Relevance to DENG.Group
Relevant to Cheng Peng's grain boundary research and the broader group's interest in interface stability. The review provides a systematic catalog of oxide electrolyte interface failure modes and mitigation strategies that can inform computational models. The space charge layer and chemical incompatibility discussions are particularly applicable to the group's thermodynamic stability calculations.
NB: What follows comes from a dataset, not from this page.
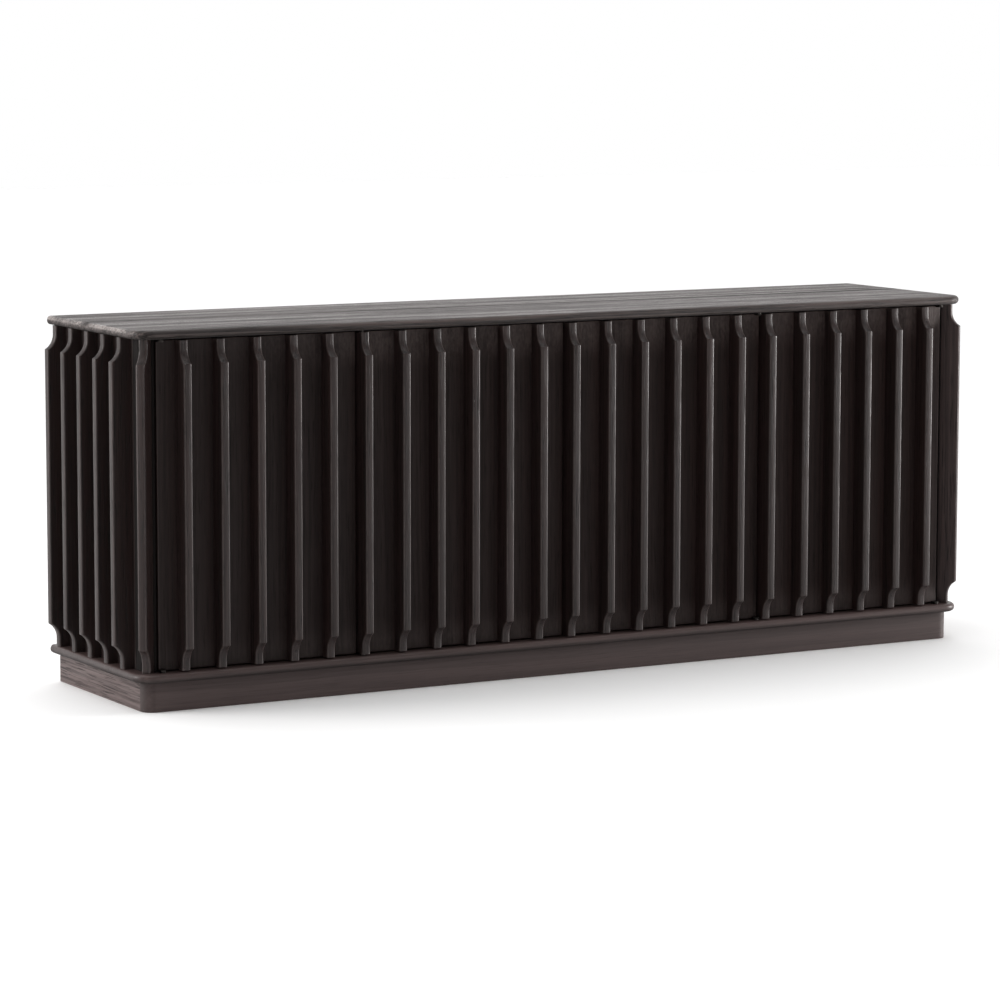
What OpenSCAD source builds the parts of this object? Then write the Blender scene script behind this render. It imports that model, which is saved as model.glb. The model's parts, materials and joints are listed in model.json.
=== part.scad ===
// Four-door sideboard with upright fins on its doors, front corners and sides.
// Millimetres, +Z up, front towards -Y, origin at the middle of the footprint on the floor.

/* [Overall] */
// Width across the outer edges of the side fins
overall_w = 2007; // [1990:1:2020]
// Depth from the front fins' outer edges to the back
overall_d = 462; // [460:1:480]
// Height of the top surface
overall_h = 757; // [740:1:800]

/* [Boards] */
// Thickness of the top and of the base board
board_t = 18; // [16:1:22]
// How far the top stands back from the fins' outer edges
top_inset = 15; // [12:1:17]
// How far the base board stands back from the fins' outer edges
base_inset = 14; // [12:1:16]
// Plan radius of the front corners of the top and of the base board
corner_r = 42; // [30:1:45]
// Depth of the top's back plank
back_plank_d = 196; // [180:1:260]
// Thickness of the door and side panels
panel_t = 20; // [19:1:24]
// Thickness of the partitions and shelves
partition_t = 18; // [16:1:20]
// Height of the underside of the shelves
shelf_z = 400; // [300:1:500]
// Thickness of the back panel
back_t = 8; // [6:1:10]

/* [Plinth] */
// Height of the plinth
plinth_h = 61; // [50:1:80]
// How far the plinth stands back from the fins' outer edges
plinth_inset = 35; // [30:1:45]
// Plan radius of the plinth's front corners, and its front board's thickness
plinth_r = 25; // [22:1:32]
// Thickness of the plinth's side and back boards
plinth_t = 22; // [18:1:26]

/* [Fins] */
// Thickness of a fin
fin_t = 18; // [16:1:20]
// How far a fin stands out of its panel
fin_out = 40; // [36:1:44]
// Depth of the housing that a fin is glued into
fin_seat = 6; // [4:1:7]
// Distance between fins
fin_pitch = 80; // [78:1:80]
// Depth of the notch at each end of a fin
notch_d = 18; // [14:1:22]
// Radius of the notch's hollow curve
notch_r = 34; // [28:1:40]
// Straight height of the neck, before the hollow curve
neck_h = 18; // [14:1:24]
// Distance from the front to the middle of the first side fin
side_fin_y = 112; // [110:1:114]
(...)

Electrolyte Design Fundamentals¶
5. A molecular perspective on coordination, screening, and emergent length scales in lithium electrolytes¶
Source: arXiv:2605.10089 · 📅 2026-05-11 · ↗ Open paper
Develops a unified multiscale framework linking local coordination motifs, mesoscopic ionic organization, and macroscopic transport within a single physical picture for lithium electrolytes. Shows that increasing concentration drives a systematic evolution from solvent-dominated Li+ coordination to ion pairing, clustering, and correlated domains. In this regime, screening and transport are not independent phenomena but arise from the same underlying correlated structures, implying that rational electrolyte design must simultaneously control short-range coordination, mesoscale organization, and collective electrostatic response.
Relevance to DENG.Group
Relevant to the group's work on solid and polymer electrolyte design. The multiscale framework connecting coordination chemistry to macroscopic transport provides theoretical underpinnings for designing electrolytes where ion pairing and clustering effects matter — particularly relevant for concentrated polymer electrolytes and composite systems. The insight that screening and transport are coupled through the same mesoscale structures could guide the group's computational design of new electrolyte compositions.